**Data provided**.
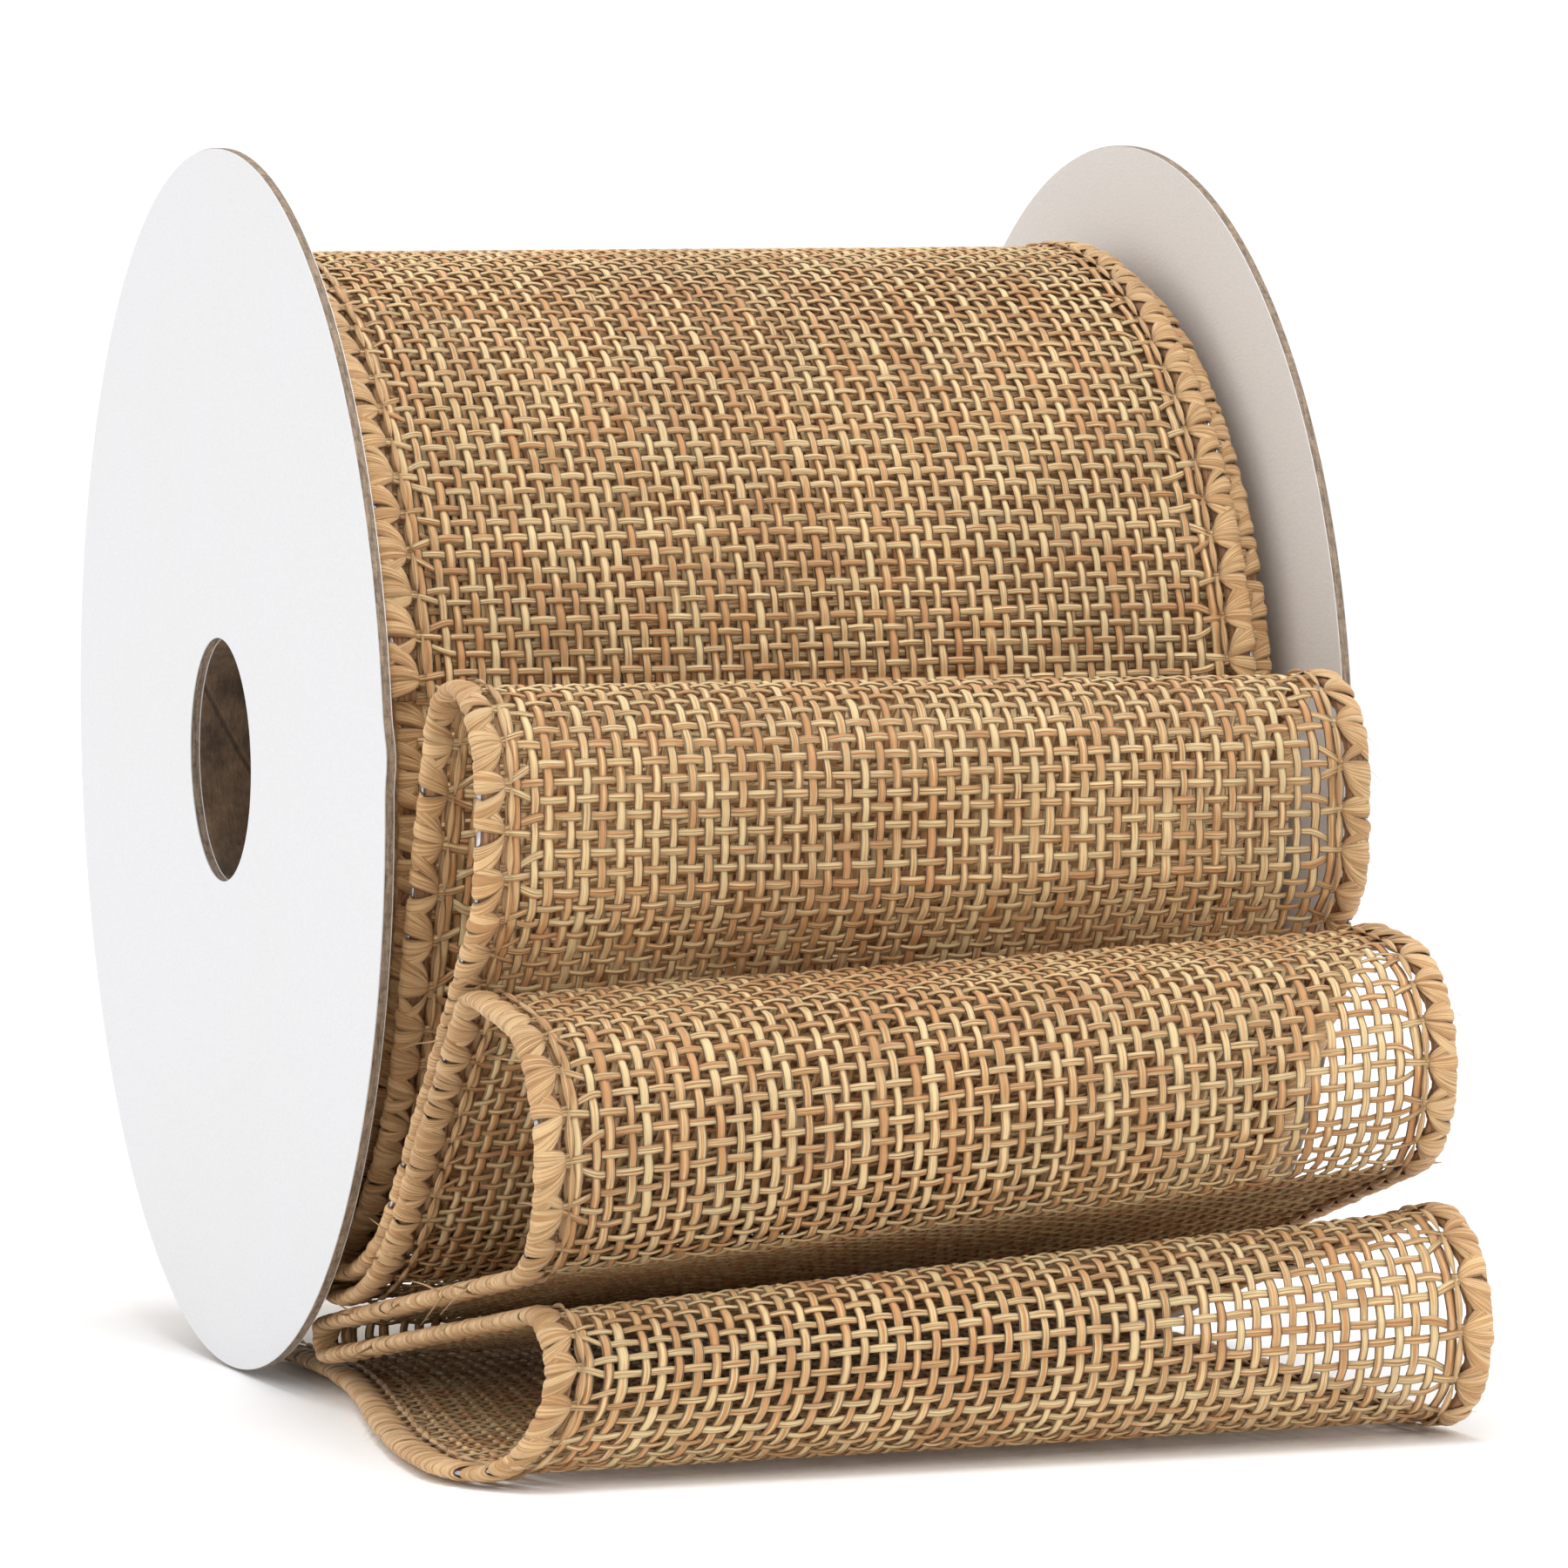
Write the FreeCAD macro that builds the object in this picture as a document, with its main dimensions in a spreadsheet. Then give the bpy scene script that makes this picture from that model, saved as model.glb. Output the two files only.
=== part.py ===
import FreeCAD, Part
import math
import os

import Sketcher

# Card ribbon spool with wide open-weave ribbon, wired along both edges.
# Millimetres. X is the spool axis, the loose tail lies on the -Y side, +Z is up and the
# origin is the middle of the bore, so the spool stands on z = -flange_diameter / 2.

doc = FreeCAD.newDocument("ribbon_spool")
vector = FreeCAD.Vector

# ---------------------------------------------------------------- sizes
sheet = doc.addObject("Spreadsheet::Sheet", "Sizes")
SIZES = [
    ("flange_diameter", 127.0, "outside of both card flanges"),
    ("bore_diameter", 25.4, "hole through flanges and tube"),
    ("spool_width", 101.0, "outer face to outer face"),
    ("board_thickness", 0.8, "grey chipboard disc"),
    ("paper_thickness", 0.1, "white paper on each side of a disc"),
    ("paper_inset", 0.05, "paper edge set back from the board rim"),
    ("tube_diameter", 29.0, "outside of the kraft tube"),
    ("ply_thickness", 0.4, "inner ply of the tube"),
    ("glue_bead", 1.2, "bead where a tube end meets a flange"),
    ("tape_thickness", 0.1, "tape that holds the ribbon start"),
    ("tape_width", 24.0, "along the axis"),
    ("tape_sweep", 70.0, "degrees round the tube"),
    ("ribbon_width", 93.0, "over both wired edges"),
    ("cloth_thickness", 1.0, "two crossing yarns"),
    ("edge_thickness", 2.0, "overlocked edge cord"),
    ("wire_thickness", 0.5, "wire inside the edge cord"),
    ("wound_radius", 51.4, "ribbon wound tight on the tube"),
    ("wound_shift", 1.0, "middle of the wound ribbon along x"),
    ("tail_shift", -1.5, "middle of the last turn and tail along x"),
    # the last turn and the tail, as the ribbon's middle surface
    ("turn_radius", 52.9, "last turn where it lies tight"),
    ("turn_start", 172.0, "degrees, where the last turn begins"),
    ("turn_slack", 4.0, "how far the last turn has sprung open"),
    ("slack_angle", -40.0, "degrees, where it begins to open"),
    ("crest_one_y", -76.3, "top of the first wave"),
    ("crest_one_z", -0.4, ""),
    ("crest_one_r", 9.7, ""),
    ("front_one_y", -78.6, "foot of the first wave's front"),
    ("front_one_z", -8.2, ""),
    ("front_one_r", 6.4, ""),
    ("sag_one_y", -28.5, "first wave running back below the roll"),
    ("sag_one_z", -13.5, ""),
    ("sag_one_r", 37.4, ""),
    ("fold_one_y", -29.0, "fold below the roll, first to second wave"),
    ("fold_one_z", -52.2, ""),
    ("fold_one_r", 1.3, ""),
    ("sag_two_y", -27.5, "second wave leaving that fold"),
    ("sag_two_z", -13.5, ""),
    ("sag_two_r", 40.0, ""),
    ("crest_two_y", -81.5, "top of the second wave"),
    ("crest_two_z", -26.0, ""),
    ("crest_two_r", 6.0, ""),
    ("front_two_y", -91.5, "round front of the second wave"),
    ("front_two_z", -33.5, ""),
    ("front_two_r", 12.0, ""),
    ("fold_two_y", -25.0, "fold below the roll, second to third wave"),
    ("fold_two_z", -58.2, ""),
    ("fold_two_r", 1.7, ""),
    ("crest_three_y", -99.5, "third wave, resting on the ground"),
    ("crest_three_z", -55.35, ""),
    ("crest_three_r", 7.15, ""),
    ("tail_end_y", 6.0, "cut end, flat on the ground below the roll"),
]
size = {}
for row, (name, value, note) in enumerate(SIZES, start=1):
    sheet.set(f"A{row}", name)
    sheet.set(f"B{row}", str(value))
    sheet.set(f"C{row}", note)
    sheet.setAlias(f"B{row}", name)
    size[name] = value
doc.recompute()


def bind(feature, prop, formula):
    """Ties one property to the size table; names in braces are table entries."""
    for name in size:
        formula = formula.replace("{" + name + "}", "Sizes." + name)
    feature.setExpression(prop, formula)


# ---------------------------------------------------------------- round pieces
def cross_sketch(body, label, offset):
    """A sketch across the spool axis; its x is the part's Y and its y the part's Z."""
    sketch = body.newObject("Sketcher::SketchObject", label)
    sketch.AttachmentSupport = (body.Origin.OriginFeatures[5], [""])
    sketch.MapMode = "FlatFace"
    bind(sketch, ".AttachmentOffset.Base.z", offset)
    return sketch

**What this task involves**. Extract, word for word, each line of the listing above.

**Completed exercise**.
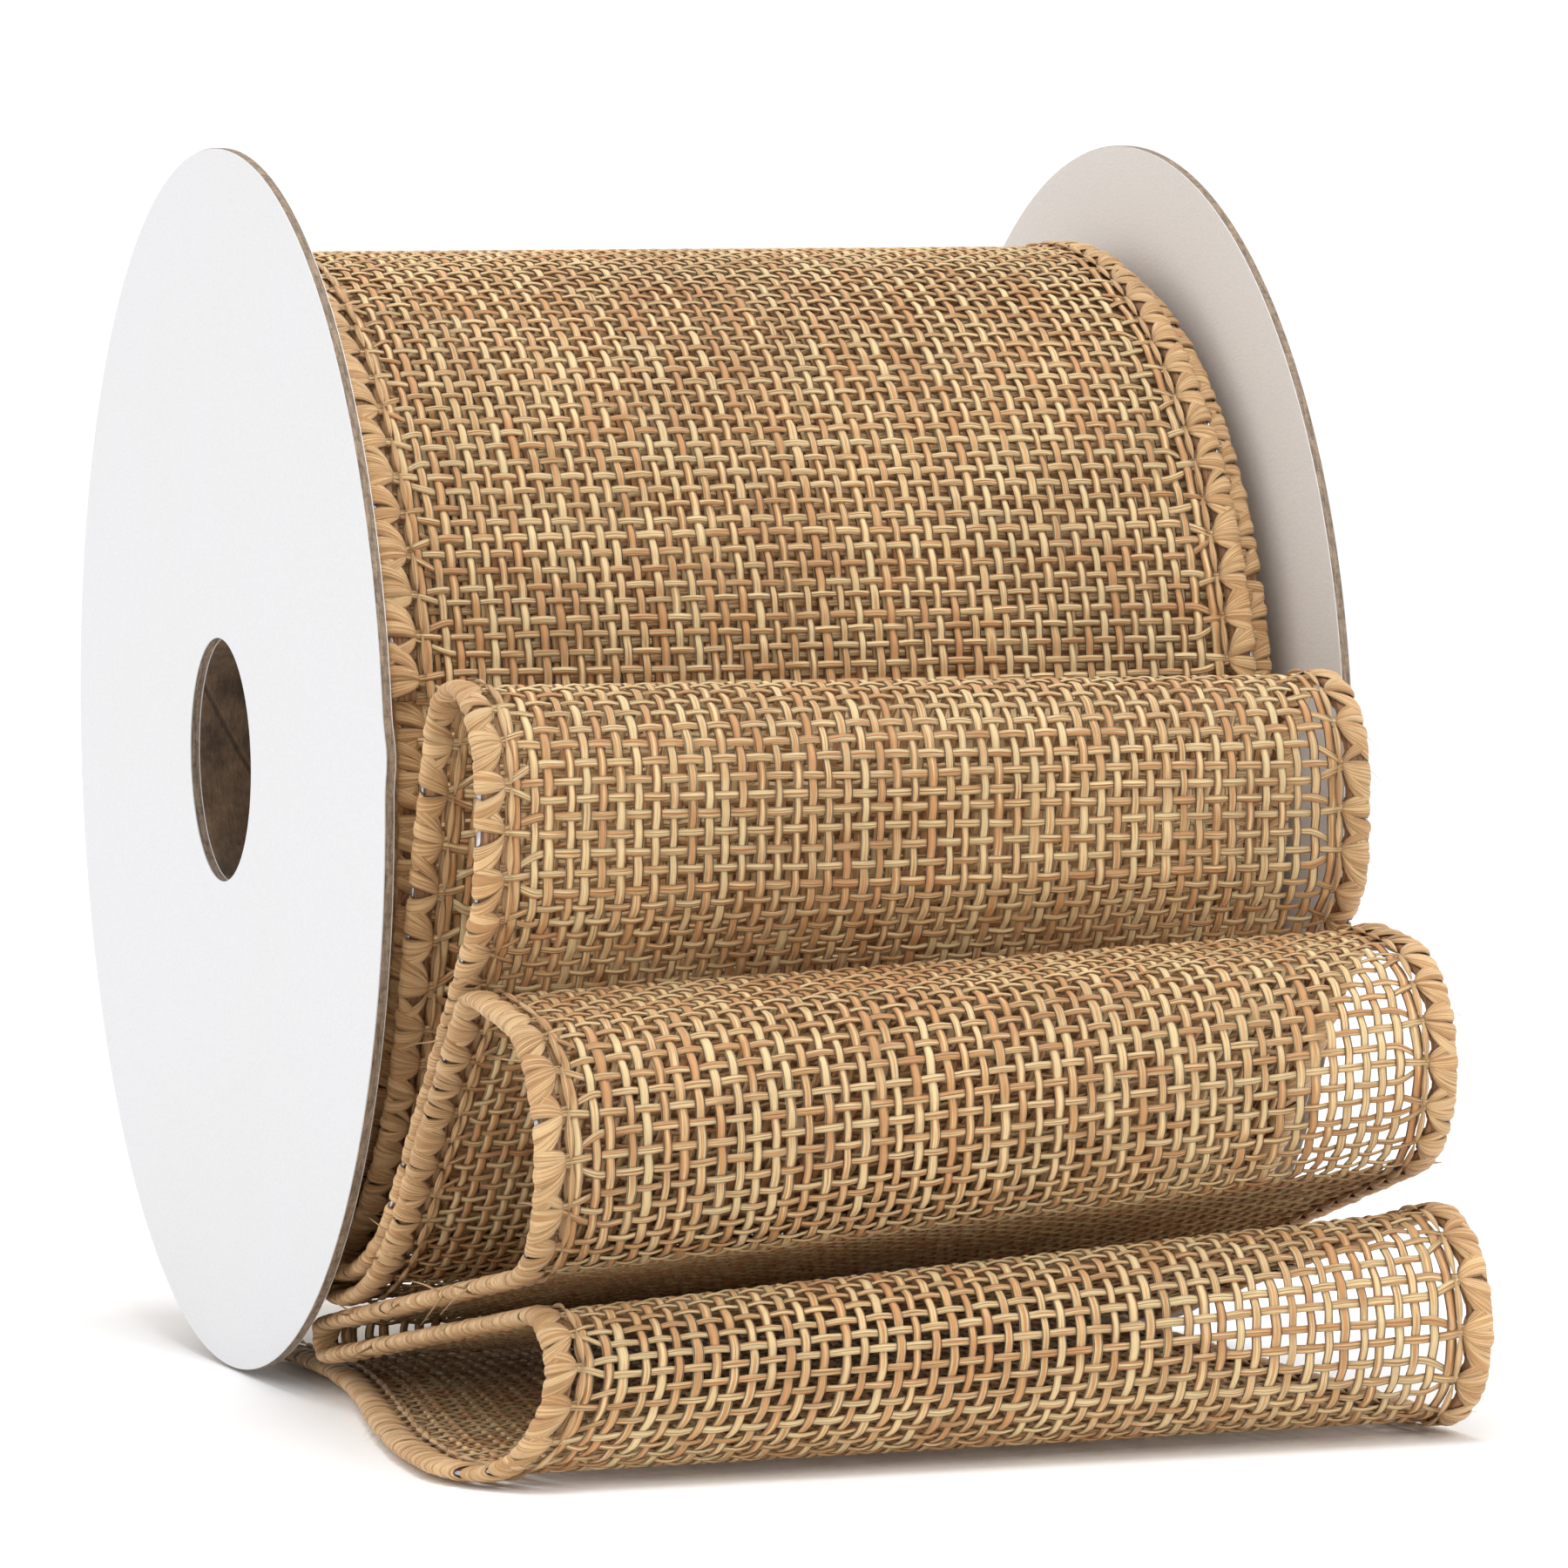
Write the FreeCAD macro that builds the object in this picture as a document, with its main dimensions in a spreadsheet. Then give the bpy scene script that makes this picture from that model, saved as model.glb. Output the two files only.
=== part.py ===
import FreeCAD, Part
import math
import os

import Sketcher

# Card ribbon spool with wide open-weave ribbon, wired along both edges.
# Millimetres. X is the spool axis, the loose tail lies on the -Y side, +Z is up and the
# origin is the middle of the bore, so the spool stands on z = -flange_diameter / 2.

doc = FreeCAD.newDocument("ribbon_spool")
vector = FreeCAD.Vector

# ---------------------------------------------------------------- sizes
sheet = doc.addObject("Spreadsheet::Sheet", "Sizes")
SIZES = [
    ("flange_diameter", 127.0, "outside of both card flanges"),
    ("bore_diameter", 25.4, "hole through flanges and tube"),
    ("spool_width", 101.0, "outer face to outer face"),
    ("board_thickness", 0.8, "grey chipboard disc"),
    ("paper_thickness", 0.1, "white paper on each side of a disc"),
    ("paper_inset", 0.05, "paper edge set back from the board rim"),
    ("tube_diameter", 29.0, "outside of the kraft tube"),
    ("ply_thickness", 0.4, "inner ply of the tube"),
    ("glue_bead", 1.2, "bead where a tube end meets a flange"),
    ("tape_thickness", 0.1, "tape that holds the ribbon start"),
    ("tape_width", 24.0, "along the axis"),
    ("tape_sweep", 70.0, "degrees round the tube"),
    ("ribbon_width", 93.0, "over both wired edges"),
    ("cloth_thickness", 1.0, "two crossing yarns"),
    ("edge_thickness", 2.0, "overlocked edge cord"),
    ("wire_thickness", 0.5, "wire inside the edge cord"),
    ("wound_radius", 51.4, "ribbon wound tight on the tube"),
    ("wound_shift", 1.0, "middle of the wound ribbon along x"),
    ("tail_shift", -1.5, "middle of the last turn and tail along x"),
    # the last turn and the tail, as the ribbon's middle surface
    ("turn_radius", 52.9, "last turn where it lies tight"),
    ("turn_start", 172.0, "degrees, where the last turn begins"),
    ("turn_slack", 4.0, "how far the last turn has sprung open"),
    ("slack_angle", -40.0, "degrees, where it begins to open"),
    ("crest_one_y", -76.3, "top of the first wave"),
    ("crest_one_z", -0.4, ""),
    ("crest_one_r", 9.7, ""),
    ("front_one_y", -78.6, "foot of the first wave's front"),
    ("front_one_z", -8.2, ""),
    ("front_one_r", 6.4, ""),
    ("sag_one_y", -28.5, "first wave running back below the roll"),
    ("sag_one_z", -13.5, ""),
    ("sag_one_r", 37.4, ""),
    ("fold_one_y", -29.0, "fold below the roll, first to second wave"),
    ("fold_one_z", -52.2, ""),
    ("fold_one_r", 1.3, ""),
    ("sag_two_y", -27.5, "second wave leaving that fold"),
    ("sag_two_z", -13.5, ""),
    ("sag_two_r", 40.0, ""),
    ("crest_two_y", -81.5, "top of the second wave"),
    ("crest_two_z", -26.0, ""),
    ("crest_two_r", 6.0, ""),
    ("front_two_y", -91.5, "round front of the second wave"),
    ("front_two_z", -33.5, ""),
    ("front_two_r", 12.0, ""),
    ("fold_two_y", -25.0, "fold below the roll, second to third wave"),
    ("fold_two_z", -58.2, ""),
    ("fold_two_r", 1.7, ""),
    ("crest_three_y", -99.5, "third wave, resting on the ground"),
    ("crest_three_z", -55.35, ""),
    ("crest_three_r", 7.15, ""),
    ("tail_end_y", 6.0, "cut end, flat on the ground below the roll"),
]
size = {}
for row, (name, value, note) in enumerate(SIZES, start=1):
    sheet.set(f"A{row}", name)
    sheet.set(f"B{row}", str(value))
    sheet.set(f"C{row}", note)
    sheet.setAlias(f"B{row}", name)
    size[name] = value
doc.recompute()


def bind(feature, prop, formula):
    """Ties one property to the size table; names in braces are table entries."""
    for name in size:
        formula = formula.replace("{" + name + "}", "Sizes." + name)
    feature.setExpression(prop, formula)


# ---------------------------------------------------------------- round pieces
def cross_sketch(body, label, offset):
    """A sketch across the spool axis; its x is the part's Y and its y the part's Z."""
    sketch = body.newObject("Sketcher::SketchObject", label)
    sketch.AttachmentSupport = (body.Origin.OriginFeatures[5], [""])
    sketch.MapMode = "FlatFace"
    bind(sketch, ".AttachmentOffset.Base.z", offset)
    return sketch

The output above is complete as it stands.